_EXERCISE DETAILS_: In the material below, find every line with "each" and pull it out.

_GIVEN INFORMATION_:
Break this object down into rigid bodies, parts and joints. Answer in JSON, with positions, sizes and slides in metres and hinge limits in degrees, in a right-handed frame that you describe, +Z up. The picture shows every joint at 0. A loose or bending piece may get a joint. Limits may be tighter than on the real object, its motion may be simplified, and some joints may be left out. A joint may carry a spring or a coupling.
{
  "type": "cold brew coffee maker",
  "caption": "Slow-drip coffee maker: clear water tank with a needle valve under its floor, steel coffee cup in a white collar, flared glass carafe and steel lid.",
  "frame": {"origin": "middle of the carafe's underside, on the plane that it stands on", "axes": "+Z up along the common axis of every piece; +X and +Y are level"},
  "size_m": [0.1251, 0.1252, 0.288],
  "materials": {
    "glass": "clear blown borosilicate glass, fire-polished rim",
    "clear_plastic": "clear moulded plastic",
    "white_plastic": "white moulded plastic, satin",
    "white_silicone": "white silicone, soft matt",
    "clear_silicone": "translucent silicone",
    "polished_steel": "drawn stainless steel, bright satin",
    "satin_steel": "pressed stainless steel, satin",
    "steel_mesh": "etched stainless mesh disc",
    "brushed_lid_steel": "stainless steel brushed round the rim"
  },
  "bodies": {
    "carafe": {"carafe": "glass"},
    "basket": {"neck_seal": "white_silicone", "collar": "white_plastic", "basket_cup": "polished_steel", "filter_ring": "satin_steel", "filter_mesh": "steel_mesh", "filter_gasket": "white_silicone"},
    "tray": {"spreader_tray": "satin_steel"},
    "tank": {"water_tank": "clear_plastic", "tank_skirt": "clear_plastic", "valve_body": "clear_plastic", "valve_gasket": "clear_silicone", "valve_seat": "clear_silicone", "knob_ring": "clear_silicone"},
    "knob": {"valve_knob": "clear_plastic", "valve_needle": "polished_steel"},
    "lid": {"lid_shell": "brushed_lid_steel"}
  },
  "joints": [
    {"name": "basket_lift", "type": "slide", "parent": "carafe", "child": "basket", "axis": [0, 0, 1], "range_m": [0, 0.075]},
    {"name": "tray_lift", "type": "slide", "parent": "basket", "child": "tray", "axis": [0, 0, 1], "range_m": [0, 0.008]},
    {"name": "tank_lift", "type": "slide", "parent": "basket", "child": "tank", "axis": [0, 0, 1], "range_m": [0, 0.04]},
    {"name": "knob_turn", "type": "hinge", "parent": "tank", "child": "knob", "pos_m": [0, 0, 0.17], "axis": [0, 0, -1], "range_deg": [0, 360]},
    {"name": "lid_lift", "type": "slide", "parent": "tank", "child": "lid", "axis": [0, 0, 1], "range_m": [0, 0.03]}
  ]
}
--
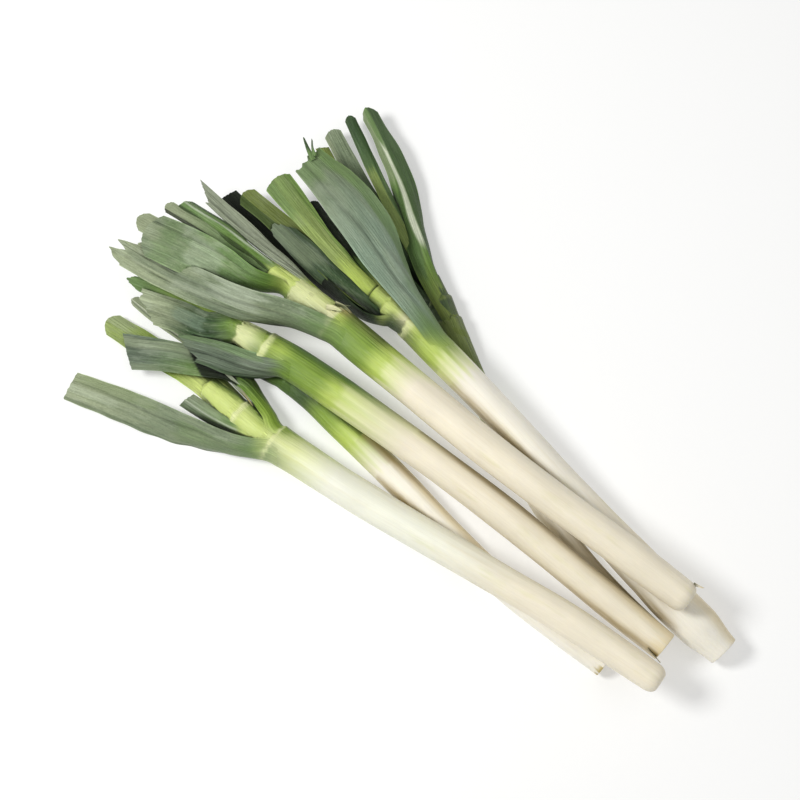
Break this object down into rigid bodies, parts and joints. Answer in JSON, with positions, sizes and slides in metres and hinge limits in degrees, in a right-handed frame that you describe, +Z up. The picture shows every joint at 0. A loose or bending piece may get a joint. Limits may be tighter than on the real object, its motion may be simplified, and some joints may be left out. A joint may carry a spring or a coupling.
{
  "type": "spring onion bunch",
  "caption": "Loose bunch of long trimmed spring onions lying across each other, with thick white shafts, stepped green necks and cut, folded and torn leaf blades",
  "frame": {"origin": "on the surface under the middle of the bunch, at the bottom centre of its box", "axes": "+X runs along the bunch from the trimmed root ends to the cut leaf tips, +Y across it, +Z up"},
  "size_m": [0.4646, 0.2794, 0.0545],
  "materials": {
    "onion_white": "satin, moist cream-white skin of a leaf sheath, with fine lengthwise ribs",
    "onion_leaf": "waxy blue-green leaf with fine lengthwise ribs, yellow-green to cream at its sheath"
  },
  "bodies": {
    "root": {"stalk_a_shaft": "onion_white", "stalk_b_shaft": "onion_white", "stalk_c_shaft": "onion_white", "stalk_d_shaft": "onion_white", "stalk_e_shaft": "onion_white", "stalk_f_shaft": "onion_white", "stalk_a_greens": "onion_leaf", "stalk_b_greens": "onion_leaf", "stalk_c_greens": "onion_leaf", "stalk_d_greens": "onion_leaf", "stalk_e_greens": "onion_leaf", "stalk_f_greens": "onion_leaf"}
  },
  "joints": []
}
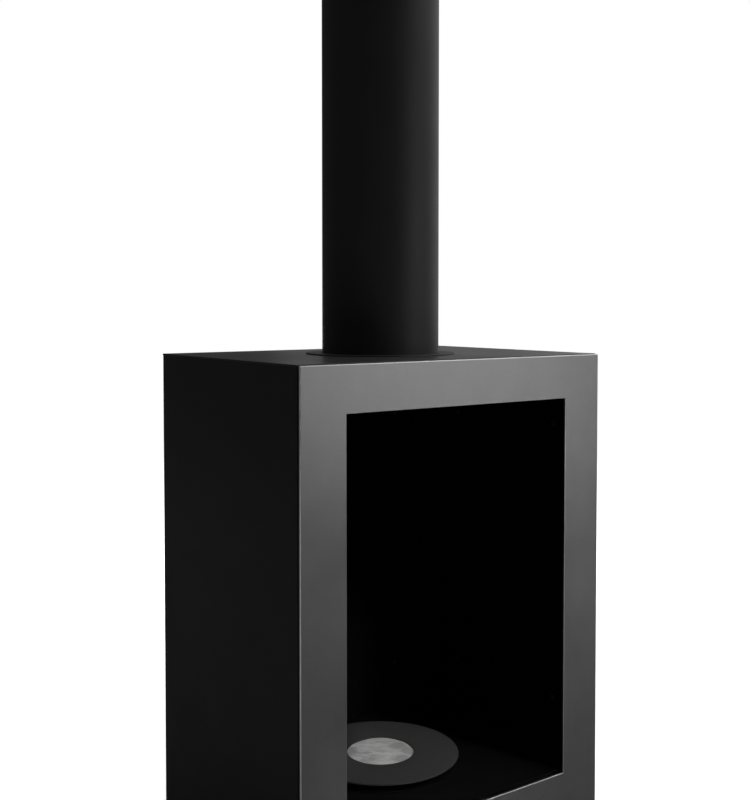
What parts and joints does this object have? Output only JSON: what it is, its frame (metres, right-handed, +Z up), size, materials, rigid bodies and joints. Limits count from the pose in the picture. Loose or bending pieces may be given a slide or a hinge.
* * *
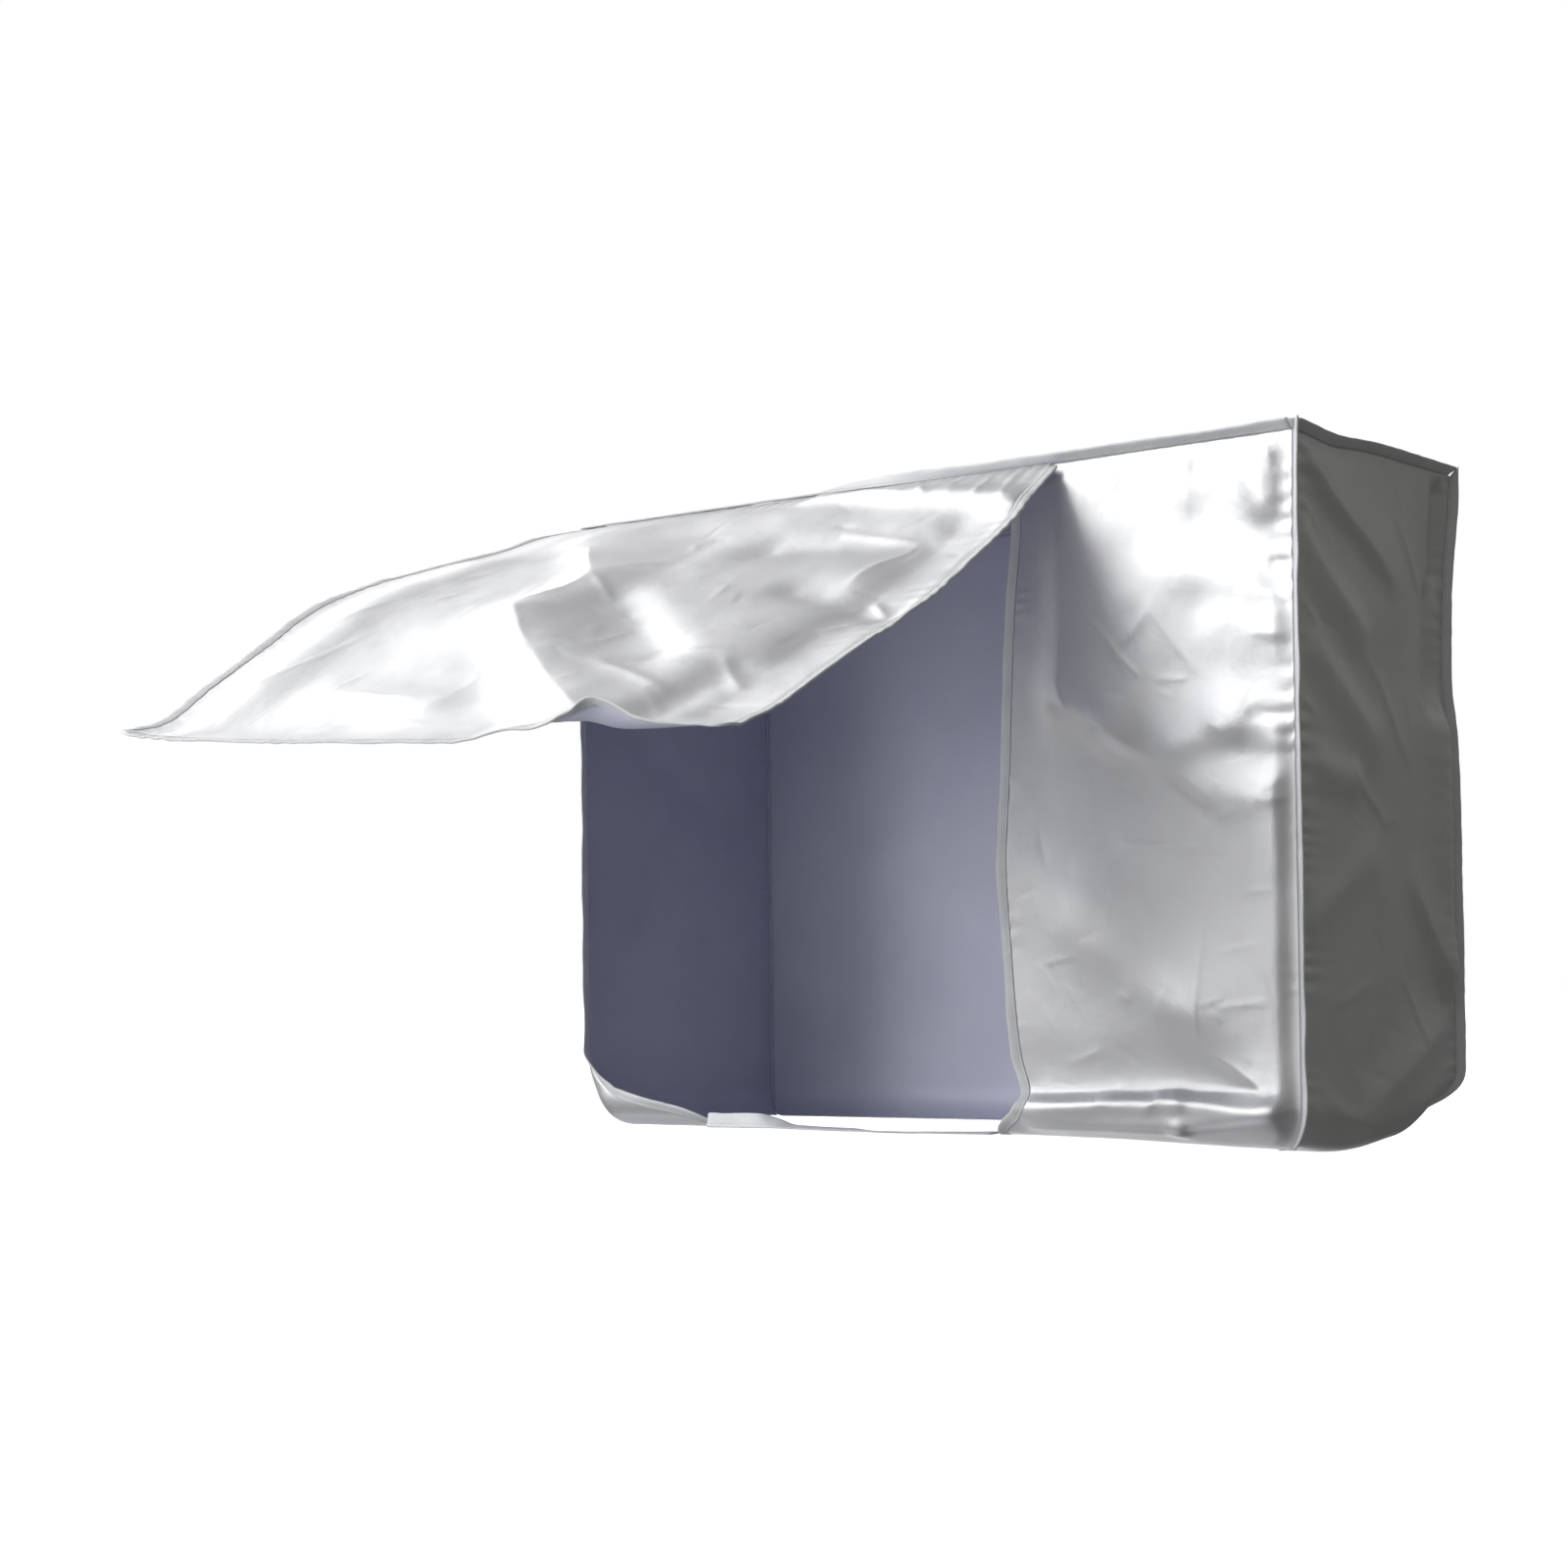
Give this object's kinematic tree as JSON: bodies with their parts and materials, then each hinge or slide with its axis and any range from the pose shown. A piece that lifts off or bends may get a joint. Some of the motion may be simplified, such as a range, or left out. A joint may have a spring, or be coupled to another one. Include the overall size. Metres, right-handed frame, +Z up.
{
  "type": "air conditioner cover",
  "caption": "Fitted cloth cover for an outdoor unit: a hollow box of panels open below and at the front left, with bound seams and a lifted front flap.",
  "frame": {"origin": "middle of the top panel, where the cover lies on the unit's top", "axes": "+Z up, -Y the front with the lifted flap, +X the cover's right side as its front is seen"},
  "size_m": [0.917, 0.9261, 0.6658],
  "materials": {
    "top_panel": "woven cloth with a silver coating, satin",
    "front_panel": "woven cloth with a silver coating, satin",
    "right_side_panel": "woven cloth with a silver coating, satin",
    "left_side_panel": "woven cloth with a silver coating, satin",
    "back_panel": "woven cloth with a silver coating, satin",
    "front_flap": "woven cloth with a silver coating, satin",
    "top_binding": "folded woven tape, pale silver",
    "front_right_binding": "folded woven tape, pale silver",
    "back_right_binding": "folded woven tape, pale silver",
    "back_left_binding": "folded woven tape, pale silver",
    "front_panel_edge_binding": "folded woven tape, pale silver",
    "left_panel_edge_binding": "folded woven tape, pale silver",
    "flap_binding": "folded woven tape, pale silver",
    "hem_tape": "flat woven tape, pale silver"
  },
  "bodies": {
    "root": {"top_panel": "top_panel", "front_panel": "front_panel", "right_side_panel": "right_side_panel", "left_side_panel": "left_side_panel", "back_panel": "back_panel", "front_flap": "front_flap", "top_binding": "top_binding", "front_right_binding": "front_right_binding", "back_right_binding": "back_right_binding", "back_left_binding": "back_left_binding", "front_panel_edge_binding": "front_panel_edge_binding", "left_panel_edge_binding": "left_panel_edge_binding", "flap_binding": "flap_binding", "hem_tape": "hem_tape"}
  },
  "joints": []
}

_TASK RESPONSE_:
  "caption": "Loose bunch of long trimmed spring onions lying across each other, with thick white shafts, stepped green necks and cut, folded and torn leaf blades",
Give this object's kinematic tree as JSON: bodies with their parts and materials, then each hinge or slide with its axis and any range from the pose shown. A piece that lifts off or bends may get a joint. Some of the motion may be simplified, such as a range, or left out. A joint may have a spring, or be coupled to another one. Include the overall size. Metres, right-handed frame, +Z up.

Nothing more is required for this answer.